With that bill passed, I figured I’d done my last ABC bill. Well, I was wrong. In August of the same year, economic development folks contacted me about joining an economic development trip to California to recruit a new business. It was secret who we were recruiting, so I got on a plane with a bunch of other people and flew into Sacramento. While driving in the van, I finally asked where we were going, and it turns out we were heading to Chico, California, the home of Sierra Nevada Brewery.
Everyone knows how that turned out, but may not know that the last bill passed in 2011 was a bill to allow Sierra Nevada, New Belgium Brewing, and Oskar Blues Brewery to open their east coast breweries. Interestingly, the necessary changes to the ABC laws were attached to a bill dealing with community colleges, HB796 [Breweries/Comm. Coll./Supp. Fund Clarified]. Those changes allowed those breweries to have their restaurants and concert venues — not something previously allowed.
At this point, I’d passed two ABC bills in the House. Suddenly, I became the expert on all things alcohol. Next came a bill request by brewers to allow “growlers” — cleaned, sanitized, resealable containers that could be filled with beer at a brewery — HB829 [Sale of Growlers by Certain ABC Permittees]. In this session, I began working broadly on regulatory reform for the ABC laws. In the broad regulatory reform bill, Senate Bill 734 [Regulatory Reform Act of 2014], there were provisions related to allowing community colleges to brew beer so they could offer brewing courses and a clarification with respect to tastings at craft distillers. The former was sought by Blue Ridge Community College.

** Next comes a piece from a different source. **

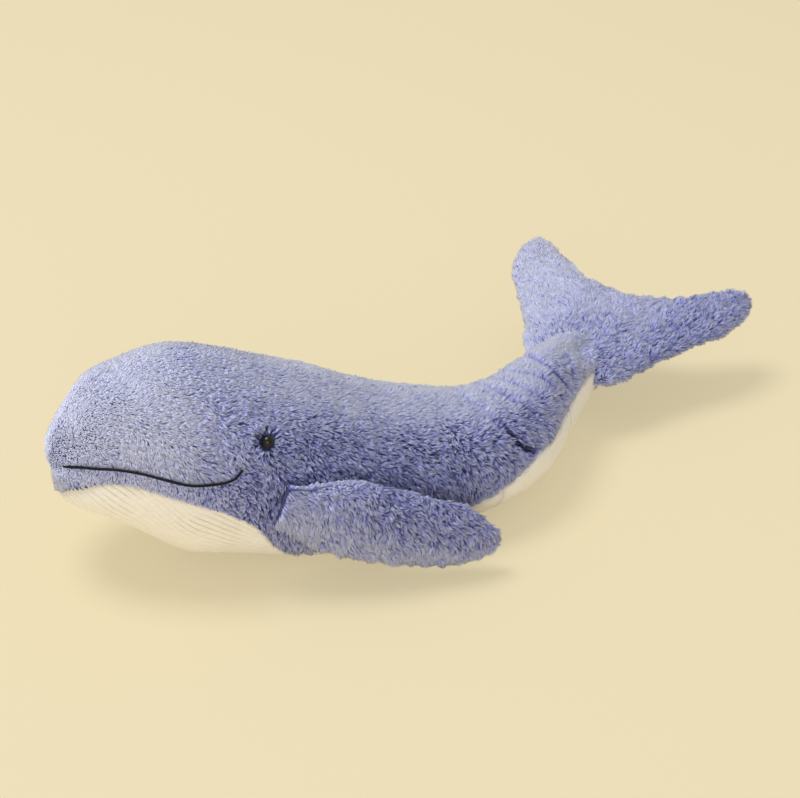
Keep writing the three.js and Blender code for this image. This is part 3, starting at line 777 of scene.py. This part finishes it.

The following session, it was “crowlers” — cleaned, sanitized, resealable containers that could be filled with hard cider at a cidery — HB532 [Malt Bvg Tech Changes/Sell Cider in Growlers]. By this time, I’d been appointed to the House ABC as a vice chair. Another ABC regulatory bill passed, HB909 [ABC Omnibus Legislation], which contained many of the revisions to the ABC laws in my bill, HB625 [Brewery Law Revisions].
The big jump in my ABC responsibilities came in 2017 when I became a co-chair of the House ABC Committee. The focus was still on reforms related to craft brewing. My bill was HB500 [ABC Omnibus Legislation]. The major dispute was over the distribution cap. Under the law, a brewer could self-distribute beer up to 25,000 barrels. When the brewer exceeded 25,000, the brewer had to turn over all of its distribution to beer and wine wholesalers. There was no reason for the 25,000 barrel limit; it just was. In the House ABC committee, it was clear that the cap did not have the votes. When that provision was stripped out of the bill, it passed. Ultimately, those provisions were ultimately included in a Senate bill with the same name, SB155 [ABC Omnibus Legislation].
Since HB500 was still technically alive in the Senate, that bill became the vehicle in the second year of the session to move more ABC legislation. Initially, the bill was a consensus bill negotiated by the House and Senate chairs of the committees having responsibility for ABC matters. However, the beer and wine wholesalers successfully added provisions related to their businesses to the bill which were opposed by the brewers. Ultimately, the craft brewers were given protection from the changes to the modifications relating to the beer and wholesalers, but the same could not be said for the large national and international brewers.
And that connects to what is happening in the legislature today. HB363 and S 246 [Craft Beer Distribution and Modernization Act] are companion bills, the same bills filed in both legislative chambers. They reflect a change in the distribution cap, similar to the provision stripped from HB500 from the earlier session. The compromise was brought about by two Charlotte-based brewers, Noda Brewery Company and Olde Mecklenburg Brewery, that sued over the arbitrary distribution cap. The compromise also reflects changes in ownership of some beer and wine wholesalers made possible in the version of HB500 that ultimately passed in 2018.
So my work on ABC issues very much relates to my district. Southern App and Hendersonville started it. Then, Sierra Nevada and Henderson County continued it. Blue Ridge Community College was allowed to teach brewing and cideries buying Henderson County apples got the opportunity to sell crowlers. By then, I was about as knowledgeable as anyone in the North Carolina House about our ABC laws. I was given increasingly more responsibilities on ABC law, and the more I learned, the more I understood how archaic our ABC laws are. Having started with craft breweries and cideries, I’ve moved on to craft distillers.
My preference would be to have a comprehensive study of our ABC laws; my view is they need to be completely rewritten even if substantive changes aren’t made. They are nearly impossible to read and understand. Two lawyers can be asked the same question, and it is quite possible they would give you different answers to that question after reading our current law.
If comprehensive change is not possible, then the alternative approach is to move incrementally. Many changes have been made for craft breweries, wineries, and cideries, and now we’re moving to craft distilleries. Most states regulate the sale and distribution of distilled spirits through licensure, but North Carolina is not one of those states. While other states are in the sale and distribution of distilled spirits, no other state sells and distributes distilled spirits through local governments.
A Program Evaluation Report has shown that the small, one-store ABC Boards are not efficient and are not producing the revenues one might expect from a monopoly—which is what they are. The ABC system is one of the few patronage systems that remain in this state and inevitably there are periodic scandals related to the state and local monopolies.
My work on ABC is not about money or politics. ABC issues have never been decided along party lines over the past decade. My work is about Southern App, Sierra Nevada, Hendersonville, Henderson County, Blue Ridge Community College and local wineries and cideries. My work on ABC issues is also a function of the committee on which I serve. Chairing the House ABC Committee has given me responsibility for handling alcoholic beverage issues.
As with environmental law, I’m just trying to solve problems as I understand them. Perhaps I can help modernize the ABC law. I sure would like that as part of my legacy when I leave the legislature at some point in the future.